After earlier work on color vision, electrophysiology, Talbot's law, cardiac nerves, otoliths, muscle proteins, and permeability of blood corpuscles, Stewart later experimentally investigated such clinical problems as the effect of total anemia on the brain, resuscitation, the measurement of blood flow by the calorimetric method, and the estimation of pulmonary blood capacity and cardiac output by indicator-dilution techniques. With Julius M. Rogoff he studied the functions of the adrenal medulla and cortex, including the epinephrine output and the usefulness of cortex extracts to treat Addison's disease. They discovered that the adrenal cortex was indispensable to the life of higher animals. Stewart published a series of papers on "The liberation of epinephrin from the adrenals" in the Journal of Pharmacology and Experimental Therapeutics.

Stewart was a member of the Physiology Society, American Physiology Society, American Pharmacology Society. The University of Edinburgh awarded him the honorary L.L.D. in 1920.

== Later life ==
Stewart was described as a brilliant teacher, witty, and possessed of prodigious energy and an amazing memory.
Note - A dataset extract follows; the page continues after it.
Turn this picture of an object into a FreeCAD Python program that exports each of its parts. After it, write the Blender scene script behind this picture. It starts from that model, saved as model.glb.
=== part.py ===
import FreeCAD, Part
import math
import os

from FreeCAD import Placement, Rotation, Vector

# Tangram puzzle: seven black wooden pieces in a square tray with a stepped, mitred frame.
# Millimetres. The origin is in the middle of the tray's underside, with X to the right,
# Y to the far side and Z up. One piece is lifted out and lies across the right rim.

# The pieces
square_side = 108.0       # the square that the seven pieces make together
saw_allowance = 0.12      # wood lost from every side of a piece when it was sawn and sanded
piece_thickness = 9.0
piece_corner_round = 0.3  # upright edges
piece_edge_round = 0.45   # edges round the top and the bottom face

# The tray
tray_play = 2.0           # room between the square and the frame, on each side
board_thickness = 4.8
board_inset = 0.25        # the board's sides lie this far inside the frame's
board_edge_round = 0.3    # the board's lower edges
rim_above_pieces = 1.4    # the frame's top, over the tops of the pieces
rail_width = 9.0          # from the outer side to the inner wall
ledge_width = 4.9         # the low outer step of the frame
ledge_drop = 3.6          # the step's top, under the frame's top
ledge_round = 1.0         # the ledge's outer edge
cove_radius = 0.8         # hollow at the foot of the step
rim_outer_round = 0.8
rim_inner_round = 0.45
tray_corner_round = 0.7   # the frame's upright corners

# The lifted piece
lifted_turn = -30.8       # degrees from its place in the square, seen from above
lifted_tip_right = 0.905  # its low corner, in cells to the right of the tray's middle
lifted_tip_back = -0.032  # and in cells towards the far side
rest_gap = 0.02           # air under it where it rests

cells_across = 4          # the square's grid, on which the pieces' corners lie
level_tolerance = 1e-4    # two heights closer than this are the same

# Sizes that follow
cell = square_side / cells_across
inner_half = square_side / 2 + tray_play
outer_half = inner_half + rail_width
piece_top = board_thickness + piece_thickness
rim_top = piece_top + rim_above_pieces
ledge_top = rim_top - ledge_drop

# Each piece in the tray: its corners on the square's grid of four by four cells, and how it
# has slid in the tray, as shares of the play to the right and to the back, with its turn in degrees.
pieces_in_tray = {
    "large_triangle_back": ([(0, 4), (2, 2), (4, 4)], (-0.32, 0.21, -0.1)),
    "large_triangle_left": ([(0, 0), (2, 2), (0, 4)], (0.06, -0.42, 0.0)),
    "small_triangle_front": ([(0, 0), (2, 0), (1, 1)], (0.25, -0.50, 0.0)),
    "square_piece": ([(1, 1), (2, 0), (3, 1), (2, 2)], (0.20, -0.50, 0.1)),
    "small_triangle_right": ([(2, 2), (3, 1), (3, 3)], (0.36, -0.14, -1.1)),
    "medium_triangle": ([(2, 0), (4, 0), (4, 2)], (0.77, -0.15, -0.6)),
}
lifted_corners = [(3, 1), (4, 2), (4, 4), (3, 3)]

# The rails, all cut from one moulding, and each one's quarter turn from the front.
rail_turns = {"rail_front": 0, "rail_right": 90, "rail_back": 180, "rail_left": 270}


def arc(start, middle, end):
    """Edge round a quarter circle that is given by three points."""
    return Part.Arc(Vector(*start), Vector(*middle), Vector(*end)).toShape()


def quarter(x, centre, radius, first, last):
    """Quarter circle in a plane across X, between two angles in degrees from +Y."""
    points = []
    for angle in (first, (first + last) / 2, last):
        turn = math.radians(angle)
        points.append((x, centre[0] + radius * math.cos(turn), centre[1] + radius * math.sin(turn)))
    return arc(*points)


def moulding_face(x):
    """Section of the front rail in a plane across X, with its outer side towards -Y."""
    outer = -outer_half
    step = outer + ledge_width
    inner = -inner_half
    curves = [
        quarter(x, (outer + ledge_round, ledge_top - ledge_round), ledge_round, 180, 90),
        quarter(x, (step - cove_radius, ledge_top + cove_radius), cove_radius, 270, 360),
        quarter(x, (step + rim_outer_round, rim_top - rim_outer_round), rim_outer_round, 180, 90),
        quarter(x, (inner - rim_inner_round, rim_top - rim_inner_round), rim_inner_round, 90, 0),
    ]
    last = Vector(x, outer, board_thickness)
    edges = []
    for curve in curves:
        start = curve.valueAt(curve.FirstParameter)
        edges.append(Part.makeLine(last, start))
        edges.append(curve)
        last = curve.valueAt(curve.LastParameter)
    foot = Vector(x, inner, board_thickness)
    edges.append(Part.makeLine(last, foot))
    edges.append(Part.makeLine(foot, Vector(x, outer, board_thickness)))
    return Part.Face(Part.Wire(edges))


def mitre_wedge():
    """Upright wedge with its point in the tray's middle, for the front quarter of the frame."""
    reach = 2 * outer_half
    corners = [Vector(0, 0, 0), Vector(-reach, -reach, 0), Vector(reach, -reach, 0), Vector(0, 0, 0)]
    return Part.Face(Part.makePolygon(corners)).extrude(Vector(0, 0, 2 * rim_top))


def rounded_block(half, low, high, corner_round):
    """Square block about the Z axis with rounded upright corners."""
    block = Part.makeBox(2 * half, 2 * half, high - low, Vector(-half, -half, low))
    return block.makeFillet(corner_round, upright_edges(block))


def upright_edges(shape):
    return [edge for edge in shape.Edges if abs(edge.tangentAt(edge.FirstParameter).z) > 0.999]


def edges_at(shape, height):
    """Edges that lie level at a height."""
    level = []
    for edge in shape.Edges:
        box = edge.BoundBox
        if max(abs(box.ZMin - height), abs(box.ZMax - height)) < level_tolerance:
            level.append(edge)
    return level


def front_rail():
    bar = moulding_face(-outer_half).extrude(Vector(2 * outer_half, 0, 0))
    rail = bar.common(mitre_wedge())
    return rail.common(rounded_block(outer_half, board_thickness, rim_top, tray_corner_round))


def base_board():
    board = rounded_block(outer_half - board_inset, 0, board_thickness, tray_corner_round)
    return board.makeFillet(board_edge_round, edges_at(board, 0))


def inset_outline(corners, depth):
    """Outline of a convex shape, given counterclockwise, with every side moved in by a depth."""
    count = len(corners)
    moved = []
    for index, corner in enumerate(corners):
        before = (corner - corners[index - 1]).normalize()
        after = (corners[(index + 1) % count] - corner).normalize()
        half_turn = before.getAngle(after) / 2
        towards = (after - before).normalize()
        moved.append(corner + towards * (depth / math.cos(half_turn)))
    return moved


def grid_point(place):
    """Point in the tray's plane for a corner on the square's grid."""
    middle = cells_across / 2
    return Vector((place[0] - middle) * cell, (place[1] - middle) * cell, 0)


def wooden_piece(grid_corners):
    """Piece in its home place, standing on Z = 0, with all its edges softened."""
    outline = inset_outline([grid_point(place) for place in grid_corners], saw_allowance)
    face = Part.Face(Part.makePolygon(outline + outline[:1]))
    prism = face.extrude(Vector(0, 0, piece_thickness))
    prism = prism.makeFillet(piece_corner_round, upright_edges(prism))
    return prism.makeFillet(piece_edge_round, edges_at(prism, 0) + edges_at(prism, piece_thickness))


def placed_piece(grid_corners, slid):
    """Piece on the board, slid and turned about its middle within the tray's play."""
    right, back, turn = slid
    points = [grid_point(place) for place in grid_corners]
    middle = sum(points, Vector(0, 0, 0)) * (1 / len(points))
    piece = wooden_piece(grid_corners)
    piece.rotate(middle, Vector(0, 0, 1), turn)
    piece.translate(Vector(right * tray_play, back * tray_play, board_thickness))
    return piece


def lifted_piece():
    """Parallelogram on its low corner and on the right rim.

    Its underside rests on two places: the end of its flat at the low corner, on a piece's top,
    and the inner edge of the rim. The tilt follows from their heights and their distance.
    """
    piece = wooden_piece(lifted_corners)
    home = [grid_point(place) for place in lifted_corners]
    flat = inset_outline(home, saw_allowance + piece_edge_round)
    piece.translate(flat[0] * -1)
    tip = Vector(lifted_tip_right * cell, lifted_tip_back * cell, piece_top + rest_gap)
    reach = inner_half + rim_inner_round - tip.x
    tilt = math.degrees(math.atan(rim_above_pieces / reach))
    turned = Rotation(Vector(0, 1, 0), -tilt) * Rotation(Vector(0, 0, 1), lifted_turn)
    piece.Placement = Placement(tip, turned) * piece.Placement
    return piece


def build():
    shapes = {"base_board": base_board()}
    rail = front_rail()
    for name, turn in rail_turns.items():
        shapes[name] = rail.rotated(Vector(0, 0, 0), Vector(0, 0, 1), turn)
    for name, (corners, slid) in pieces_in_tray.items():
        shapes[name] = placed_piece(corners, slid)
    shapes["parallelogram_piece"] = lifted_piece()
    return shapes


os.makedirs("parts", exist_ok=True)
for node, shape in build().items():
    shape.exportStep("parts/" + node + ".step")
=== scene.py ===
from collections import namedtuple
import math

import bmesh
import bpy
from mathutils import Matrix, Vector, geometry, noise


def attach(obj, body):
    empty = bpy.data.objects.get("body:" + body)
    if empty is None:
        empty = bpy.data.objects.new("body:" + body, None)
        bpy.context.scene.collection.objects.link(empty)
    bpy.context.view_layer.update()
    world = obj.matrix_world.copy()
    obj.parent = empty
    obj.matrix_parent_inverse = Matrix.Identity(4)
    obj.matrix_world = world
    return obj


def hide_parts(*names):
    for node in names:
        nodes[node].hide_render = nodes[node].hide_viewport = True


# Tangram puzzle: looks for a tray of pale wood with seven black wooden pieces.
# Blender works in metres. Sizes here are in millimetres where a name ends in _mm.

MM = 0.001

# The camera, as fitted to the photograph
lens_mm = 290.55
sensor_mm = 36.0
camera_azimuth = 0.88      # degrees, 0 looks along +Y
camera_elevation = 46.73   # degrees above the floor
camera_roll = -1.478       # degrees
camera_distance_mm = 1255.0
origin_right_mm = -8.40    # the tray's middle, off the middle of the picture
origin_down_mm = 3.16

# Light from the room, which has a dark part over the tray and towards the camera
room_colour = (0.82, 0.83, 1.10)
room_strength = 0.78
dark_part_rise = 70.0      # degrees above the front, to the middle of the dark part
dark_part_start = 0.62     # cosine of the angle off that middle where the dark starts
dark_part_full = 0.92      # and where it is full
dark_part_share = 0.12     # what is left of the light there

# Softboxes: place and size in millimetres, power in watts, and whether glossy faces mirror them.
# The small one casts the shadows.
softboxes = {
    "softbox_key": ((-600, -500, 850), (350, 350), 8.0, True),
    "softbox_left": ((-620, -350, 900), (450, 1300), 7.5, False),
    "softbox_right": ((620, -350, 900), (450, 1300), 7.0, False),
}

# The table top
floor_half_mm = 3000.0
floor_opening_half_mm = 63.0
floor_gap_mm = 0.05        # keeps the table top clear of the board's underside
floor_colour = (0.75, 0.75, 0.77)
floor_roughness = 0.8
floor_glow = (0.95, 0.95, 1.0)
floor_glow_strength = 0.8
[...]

In later life he suffered from pernicious anemia and progressive spinal degeneration, but he remained mentally alert until the end and made notes about his own condition. Stewart married Louise Kate Powell on 20 September 1906, and his wife and four children were living in Toronto at the time of his death. His funeral was held at the University Chapel at Cleveland on 31 May 1930; his body was cremated and his ashes taken to Toronto. His life was summarised in obituaries of the time in Nature, Science and (with some inaccuracies) in the British Medical Journal.